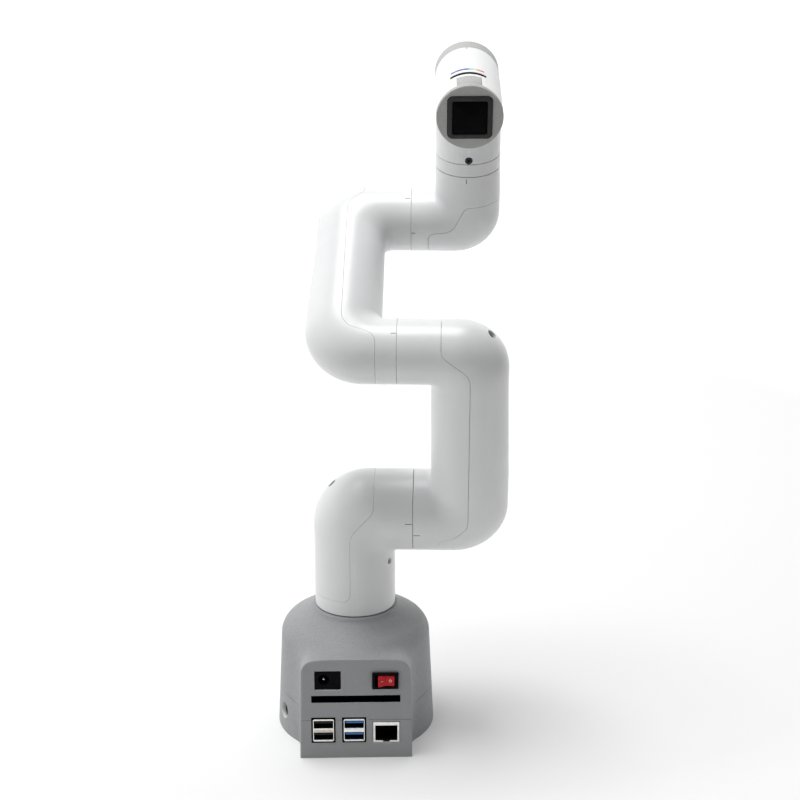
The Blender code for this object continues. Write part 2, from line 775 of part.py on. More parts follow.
def build_upper_arm(frame):
    """The second link: out from joint 2, up beside it, and back to joint 3."""
    inner_r = ELBOW_IN_R
    top = UPPER_ARM
    low_pivot = (UPPER_ARM_IN_X - inner_r, BIG_R + inner_r)
    top_pivot = (UPPER_ARM_IN_X - inner_r, top - SMALL_R - inner_r)
    stations = stub(SEAM_2 + RUNNING_GAP / 2, 0, BIG_R, False, -1)
    stations += elbow(
        low_pivot,
        inner_r,
        (UPPER_ARM_LOW_OUT_X, -BIG_R),
        30 * MM,
        (-90, 0),
        (BIG_R, 23.2 * MM),
    )
    stations += elbow(
        top_pivot,
        inner_r,
        (UPPER_ARM_TOP_OUT_X, top + SMALL_R),
        28 * MM,
        (0, 90),
        (20.5 * MM, SMALL_R),
    )
    stations += stub(SEAM_3 + RUNNING_GAP / 2, top, SMALL_R, False, 1)
    turn_in = add_empty("j2_arm_side", frame, (SEAM_2, 0, 0), (0, 90, 0))
    turn_out = add_empty("j3_arm_side", frame, (SEAM_3, 0, top), (0, -90, 0))
    bulkheads = [horn_mount(2, turn_in, BIG_R), servo_mount(3, turn_out, SMALL_R)]
    cover = [
        (50.5 * MM, -35 * MM, 0),
        (50.5 * MM, -5.5 * MM, 4 * MM),
        (60 * MM, -3 * MM, 8 * MM),
        (67.2 * MM, 5 * MM, 8 * MM),
        (67.2 * MM, 107 * MM, 10 * MM),
        (51 * MM, 119 * MM, 5 * MM),
        (51 * MM, 145 * MM, 0),
        (105 * MM, 145 * MM, 0),
        (105 * MM, -35 * MM, 0),
    ]
    pieces = split_shell("upper_arm", frame, stations, cover, bulkheads)
    recessed_screw(
        "upper_arm_top_screw", pieces[1], frame, (79.3 * MM, 0, 123.2 * MM), (0, 40, 0)
    )
    horn(2, turn_in)
    servo(3, turn_out, SERVO_SMALL)


def build_forearm(frame):
    """The third link: back from joint 3, up, and across to joint 4."""
    low_inner_r, top_inner_r = WRIST_IN_R, 6.0 * MM
    top = FOREARM
    low_pivot = (FOREARM_IN_X + low_inner_r, SMALL_R + low_inner_r)
    top_pivot = (FOREARM_IN_X + top_inner_r, top - SMALL_R - top_inner_r)
    stations = stub(SEAM_4 - RUNNING_GAP / 2, top, SMALL_R, False, 1)
    stations += elbow(
        top_pivot,
        top_inner_r,
        (FOREARM_TOP_OUT_X, top + SMALL_R),
        25 * MM,
        (90, 180),
        (SMALL_R, 19 * MM),
    )
    stations += elbow(
        low_pivot,
        low_inner_r,
        (FOREARM_LOW_OUT_X, -SMALL_R),
        32 * MM,
        (180, 270),
        (20 * MM, SMALL_R),
    )
    stations += stub(SEAM_3 - RUNNING_GAP / 2, 0, SMALL_R, False, -1)
    turn_in = add_empty("j3_forearm_side", frame, (SEAM_3, 0, 0), (0, -90, 0))
    turn_out = add_empty("j4_forearm_side", frame, (SEAM_4, 0, top), (0, 90, 0))
    bulkheads = [horn_mount(3, turn_in, SMALL_R), servo_mount(4, turn_out, SMALL_R)]
    cover = [
        (15 * MM, -30 * MM, 0),
        (15 * MM, -1 * MM, 8 * MM),
        (-4 * MM, 5 * MM, 10 * MM),
        (-4 * MM, 92 * MM, 10 * MM),
        (5 * MM, 101 * MM, 4 * MM),
        (5 * MM, 130 * MM, 0),
        (-40 * MM, 130 * MM, 0),
        (-40 * MM, -30 * MM, 0),
    ]
    split_shell("forearm", frame, stations, cover, bulkheads)
    horn(3, turn_in)
    servo(4, turn_out, SERVO_SMALL)


def build_wrist(frame):
    """The fourth link: a right-angle elbow from joint 4 up to joint 5."""
    inner_r = WRIST_IN_R
    pivot = (WRIST_IN_X - inner_r, SMALL_R + inner_r)
    corner = (WRIST_X + SMALL_R + 0.4 * MM, -SMALL_R)
    stations = stub(SEAM_4 + RUNNING_GAP / 2, 0, SMALL_R, False, -1)
    stations += elbow(pivot, inner_r, corner, 25 * MM, (-90, 0), (SMALL_R, SMALL_R))
    stations += stub(SEAM_5 - RUNNING_GAP / 2, WRIST_X, SMALL_R, True, 1)
    turn_in = add_empty("j4_wrist_side", frame, (SEAM_4, 0, 0), (0, 90, 0))
    turn_out = add_empty("j5_wrist_side", frame, (WRIST_X, 0, SEAM_5))
    bulkheads = [horn_mount(4, turn_in, SMALL_R), servo_mount(5, turn_out, SMALL_R)]
    cover = [
        (42.5 * MM, -30 * MM, 0),
        (42.5 * MM, -0.5 * MM, 4 * MM),
        (56 * MM, 0.5 * MM, 9 * MM),
        (64 * MM, 16.2 * MM, 4 * MM),
        (95 * MM, 16.6 * MM, 0),
        (95 * MM, -30 * MM, 0),
    ]
    split_shell("wrist", frame, stations, cover, bulkheads)
    horn(4, turn_in)
    servo(5, turn_out, SERVO_SMALL)


# ---------------------------------------------------------------- head and tool flange


def head_tubes(name, radius, frame, bottom, front, back):
    """An upright tube and the cross tube on top of it, as two overlapping solids."""
    upright = rod(name + "_upright", radius - TANGENT_STEP, bottom, HEAD_Z, frame, sides=24)
    across = add_empty(name + "_axis", frame, (0, 0, HEAD_Z), (-90, 0, 0))
    cross = rod(name + "_cross", radius, front, back, across, sides=24)
    return upright, cross


def build_head(frame):
    """The last link: a collar on joint 5, the cross tube with the screen, and joint 6's drive."""
    turn_in = add_empty("j5_head_side", frame, (0, 0, SEAM_5))
    turn_out = add_empty("j6_head_side", frame, (0, SEAM_6, HEAD_Z), (-90, 0, 0))
    front, back = CAP_FRONT_Y + CAP_T, SEAM_6 - RUNNING_GAP / 2
    hollow = head_tubes("head_hollow", SMALL_R - WALL, frame, 40 * MM, -40 * MM, 50 * MM)
    shell = head_outer("head_shell", frame, front, back)
    insets = {
        "head_port_cover": (-22.2 * MM, -10.1 * MM, 6.8 * MM, "grey_cap"),
        "head_pin_strip": (-8.0 * MM, -4.4 * MM, 9.8 * MM, "black_plastic"),
    }
    combine(shell, "DIFFERENCE", *hollow)
    for name, (low_y, high_y, half, material) in insets.items():
        high = HEAD_Z + 25 * MM
        piece = head_outer(name, frame, front, back, material)
        combine(piece, "DIFFERENCE", *hollow)
        keep = block(name + "_keep", (-half, low_y, HEAD_Z), (half, high_y, high), frame)
        low, top = (-half - GAP, low_y - GAP, HEAD_Z), (half + GAP, high_y + GAP, high)
        combine(piece, "INTERSECT", keep)
        combine(shell, "DIFFERENCE", block(name + "_opening", low, top, frame))
    combine(shell, "UNION", servo_mount(6, turn_out, SMALL_R))
    head_collar(frame, shell)
    front_cap(frame)
    horn(5, turn_in)
    servo(6, turn_out, SERVO_SMALL)


def head_outer(name, frame, front, back, material="white_shell"):
    """The head's solid outer form."""
    radius, bottom = SMALL_R - TANGENT_STEP, COLLAR_TOP_Z + GAP / 2
    form = rod(name, radius, bottom, HEAD_Z, frame, material, sides=24)
    across = add_empty(name + "_axis", frame, (0, 0, HEAD_Z), (-90, 0, 0))
    cross = rod(name + "_cross", SMALL_R, front + GAP / 2, back, across, sides=24)
    return combine(form, "UNION", cross)


def head_collar(frame, shell):
    """The ring on joint 5 that the head shell slides over, and the screw that holds them."""
    bottom, top = SEAM_5 + RUNNING_GAP / 2, COLLAR_TOP_Z - GAP / 2
    spigot = SMALL_R - WALL - GAP
    low, high = SEAM_5 + DRIVEN_LOW, SEAM_5 + DRIVEN_HIGH
    profile = [
        (SMALL_R, top),
        (SMALL_R, bottom),
        (SMALL_R - WALL, bottom),
        (SMALL_R - WALL, low),
        (SHAFT_R, low),
        (SHAFT_R, high),
        (spigot - WALL, high),
        (spigot - WALL, 52 * MM),
        (spigot, 52 * MM),
        (spigot, top),
    ]
    collar = turned("head_collar", profile, frame, "white_shell", sides=24, closed=True)
    seat = add_empty("head_screw_seat", frame, (0, -SMALL_R, 45.7 * MM), (90, 0, 0))
    hole = rod("head_screw_hole", 2.2 * MM, -3 * MM, 3 * MM, seat, sides=12)
    pilot = rod("head_screw_pilot", 1.4 * MM, -8 * MM, 3 * MM, seat, sides=8)
    combine(shell, "DIFFERENCE", hole)
    combine(collar, "DIFFERENCE", pilot)
    screw("head_screw", seat, -0.3 * MM, -1.8 * MM, -6 * MM, head_r=1.9 * MM)


def square(width, corner, centre_z):
    """A square's outline with rounded corners."""
    half = width / 2
    corners = [(-half, -half), (half, -half), (half, half), (-half, half)]
    return rounded([(x, centre_z + z, corner) for x, z in corners], steps=3)


def front_cap(frame):
    """The grey cap with the controller module's bezel, its screen button and its board."""
    front, back = CAP_FRONT_Y, CAP_FRONT_Y + CAP_T - GAP / 2
    across = add_empty("front_cap_axis", frame, (0, 0, HEAD_Z), (-90, 0, 0))
    cap = rod("head_front_cap", SMALL_R, front, back, across, "grey_cap", sides=24)
    opening = square(BEZEL_W + 2 * GAP, 3 * MM, HEAD_Z)
    combine(cap, "DIFFERENCE", prism("bezel_opening", opening, -40 * MM, 0, frame))
    face = CAP_FRONT_Y - 0.8 * MM
    outline = square(BEZEL_W, 3 * MM, HEAD_Z)
    bezel = prism("screen_bezel", outline, face, face + 10 * MM, frame, "dark_bezel")
    well = square(SCREEN_W + 2 * GAP, 1.2 * MM, HEAD_Z)
    combine(bezel, "DIFFERENCE", prism("screen_well", well, -40 * MM, face + 6 * MM, frame))
    button = square(SCREEN_W, 1.0 * MM, HEAD_Z)
    top = face + 0.4 * MM
    prism("screen_button", button, top, top + 3.6 * MM, frame, "screen_black")
    half = 11 * MM
    block(
        "head_controller_board",
        (-half, face + 10.4 * MM, HEAD_Z - half),
        (half, face + 12 * MM, HEAD_Z + half),
        frame,
        "board_green",
    )


def build_flange(frame):
    """The tool flange that joint 6 turns, with its four fixing holes. Its Z is the joint's axis."""
    start, end = RUNNING_GAP / 2, FLANGE_END_Y - SEAM_6
    profile = [
        (0, end),
        (SMALL_R, end),
        (SMALL_R, start),
        (SMALL_R - WALL, start),
        (SMALL_R - WALL, DRIVEN_LOW),
        (0, DRIVEN_LOW),
    ]
    flange = turned("tool_flange", profile, frame, "grey_cap", sides=24)
    circle_r, hole_r, depth = 11.3 * MM, 2.4 * MM, 5 * MM
    for index in range(4):
        turn = math.radians(45 + 90 * index)
        at = (circle_r * math.cos(turn), circle_r * math.sin(turn))
        name = f"flange_hole_{index}"
        hole = rod(name, hole_r, end - depth, end + 2 * MM, frame, at=at, sides=12)
        combine(flange, "DIFFERENCE", hole)
    horn(6, frame)


# ---------------------------------------------------------------- assembly


def main():
    clear_scene()
    new_collection(PARTS)
    new_collection(CUTTERS)
    for name, (colour, roughness, metallic) in COLOURS.items():
        make_material(name, colour, roughness, metallic)
    base = add_empty("base", None, (0, 0, 0))
    shoulder = add_empty("joint_1", base, (0, 0, 0), (0, 0, TURN_1))
    upper_arm = add_empty("joint_2", shoulder, (0, 0, SHOULDER_Z), (LEAN_2, 0, 0))
    forearm = add_empty("joint_3", upper_arm, (0, 0, UPPER_ARM), (LEAN_3, 0, 0))
    wrist = add_empty("joint_4", forearm, (0, 0, FOREARM), (LEAN_4, 0, 0))
    wrist_tip = add_empty("joint_5_foot", wrist, (WRIST_X, 0, 0))
    head = add_empty("joint_5", wrist_tip, (0, 0, 0), (0, 0, TURN_5))
    flange = add_empty("joint_6", head, (0, SEAM_6, HEAD_Z), (-90, 0, 0))
    build_base(base)
    build_shoulder(shoulder)
    build_upper_arm(upper_arm)
    build_forearm(forearm)
    build_wrist(wrist)
    build_head(head)
    build_flange(flange)


main()
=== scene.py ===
"""Finished look of the desktop robot arm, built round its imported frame.

Metres, +Z up, ports facing -Y. A link's shell is lofted in that link's own straight frame, which
is worked out from the joints' places and axes, and then set in the pose of the frame.
"""

import json
import math

import bmesh
import bpy
import numpy as np
from mathutils import Matrix, Vector


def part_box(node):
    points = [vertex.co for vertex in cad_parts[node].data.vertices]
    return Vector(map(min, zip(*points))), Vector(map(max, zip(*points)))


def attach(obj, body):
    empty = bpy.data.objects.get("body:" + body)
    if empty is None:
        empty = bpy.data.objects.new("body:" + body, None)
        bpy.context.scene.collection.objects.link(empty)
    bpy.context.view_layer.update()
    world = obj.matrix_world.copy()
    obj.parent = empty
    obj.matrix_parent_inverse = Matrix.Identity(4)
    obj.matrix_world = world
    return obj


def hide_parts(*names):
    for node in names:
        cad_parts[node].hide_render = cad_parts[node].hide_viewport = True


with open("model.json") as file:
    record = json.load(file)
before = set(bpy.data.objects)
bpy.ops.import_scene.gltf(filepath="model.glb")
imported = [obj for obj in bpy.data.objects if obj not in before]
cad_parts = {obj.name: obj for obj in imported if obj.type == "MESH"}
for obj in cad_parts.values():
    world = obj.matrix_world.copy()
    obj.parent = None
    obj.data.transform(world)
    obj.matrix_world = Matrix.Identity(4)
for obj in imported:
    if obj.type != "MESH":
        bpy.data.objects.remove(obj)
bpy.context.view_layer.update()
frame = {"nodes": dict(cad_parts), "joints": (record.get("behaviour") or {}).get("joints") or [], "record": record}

MM = 0.001


def mm(*values):
    """Millimetres in metres, for numbers and for points made of them."""
    return tuple(mm(*value) if isinstance(value, tuple) else value * MM for value in values)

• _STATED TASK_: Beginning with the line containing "horn(6, frame)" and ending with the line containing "obj.matrix_parent_inverse = Matrix.Identity(4)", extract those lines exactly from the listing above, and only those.

• _EXERCISE OUTPUT_:
    horn(6, frame)


# ---------------------------------------------------------------- assembly


def main():
    clear_scene()
    new_collection(PARTS)
    new_collection(CUTTERS)
    for name, (colour, roughness, metallic) in COLOURS.items():
        make_material(name, colour, roughness, metallic)
    base = add_empty("base", None, (0, 0, 0))
    shoulder = add_empty("joint_1", base, (0, 0, 0), (0, 0, TURN_1))
    upper_arm = add_empty("joint_2", shoulder, (0, 0, SHOULDER_Z), (LEAN_2, 0, 0))
    forearm = add_empty("joint_3", upper_arm, (0, 0, UPPER_ARM), (LEAN_3, 0, 0))
    wrist = add_empty("joint_4", forearm, (0, 0, FOREARM), (LEAN_4, 0, 0))
    wrist_tip = add_empty("joint_5_foot", wrist, (WRIST_X, 0, 0))
    head = add_empty("joint_5", wrist_tip, (0, 0, 0), (0, 0, TURN_5))
    flange = add_empty("joint_6", head, (0, SEAM_6, HEAD_Z), (-90, 0, 0))
    build_base(base)
    build_shoulder(shoulder)
    build_upper_arm(upper_arm)
    build_forearm(forearm)
    build_wrist(wrist)
    build_head(head)
    build_flange(flange)


main()
=== scene.py ===
"""Finished look of the desktop robot arm, built round its imported frame.

Metres, +Z up, ports facing -Y. A link's shell is lofted in that link's own straight frame, which
is worked out from the joints' places and axes, and then set in the pose of the frame.
"""

import json
import math

import bmesh
import bpy
import numpy as np
from mathutils import Matrix, Vector


def part_box(node):
    points = [vertex.co for vertex in cad_parts[node].data.vertices]
    return Vector(map(min, zip(*points))), Vector(map(max, zip(*points)))


def attach(obj, body):
    empty = bpy.data.objects.get("body:" + body)
    if empty is None:
        empty = bpy.data.objects.new("body:" + body, None)
        bpy.context.scene.collection.objects.link(empty)
    bpy.context.view_layer.update()
    world = obj.matrix_world.copy()
    obj.parent = empty
    obj.matrix_parent_inverse = Matrix.Identity(4)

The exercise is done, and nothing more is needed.